C’était il y a plus de vingt ans et, évidemment, les temps ont changé. Les voitures discrètes ne sortent plus des garages, au contraire des voitures luxueuses, et les joueurs du cru n’ont plus autant d’importance qu’au début des années 2000 (Warmuz, Lachor, Sikora…). Mais le but reste quand même de se fondre le plus possible dans le contexte local. « On a une équipe qui nous ressemble et on s’identifie profondément à ces joueurs, estime Norman Noisette, président de la fédération des supporteurs Lens United. Sotoca, Gradit, Frankowski… ces joueurs viennent de nulle part, ont connu la galère, sont très humbles et ont le goût de l’effort. Ils ont un état d’esprit qui colle parfaitement au club, et c’est quelque chose qui est recherché par les dirigeants, qui ont les pieds sur terre. »

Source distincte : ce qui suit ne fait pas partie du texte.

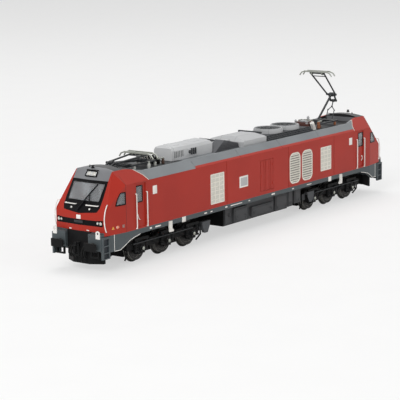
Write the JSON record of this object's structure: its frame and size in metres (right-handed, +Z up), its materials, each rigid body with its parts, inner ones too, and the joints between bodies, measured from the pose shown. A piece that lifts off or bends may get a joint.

Un nouveau public exigeant
Finalement, et aussi surprenant que cela puisse être, les seuls à avoir basculé dans un autre monde sont (certains) supporteurs. Surtout avec le début de saison cahin-caha du RCL. « Il y a un risque d’embourgeoisement chez certains, et on l’a vu contre Metz (défaite 0-1), avec quelques sifflets qui ont commencé à apparaître à Bollaert, alors qu’il n’y a rien qui va mal, reprend Norman Noisette. On a un nouveau public au stade, qui est là depuis deux ans, grâce aux résultats, qui n’a pas connu les années galère. »
Les années galère, avec les descentes en Ligue 2, Hafiz Mammadov éternel escroc ou Guy Roux éphémère entraîneur, c’est justement ce qui permet au club de ne pas oublier d’où il vient. « Le club a appris de ses erreurs, à ne pas faire n’importe quoi, à ne pas s’enflammer, conclut Pierre-Fanfan. A Lens, la pression est de faire plaisir aux supporteurs, de respecter l’environnement dans lequel on est, dans ce bassin minier où les gens se saignent pour venir au stade. Si dans l’état d’esprit, on correspond à leurs valeurs, c’est déjà une petite victoire. » La grosse, ça serait de battre Arsenal et se qualifier pour les huitièmes de finale de la Ligue des champions.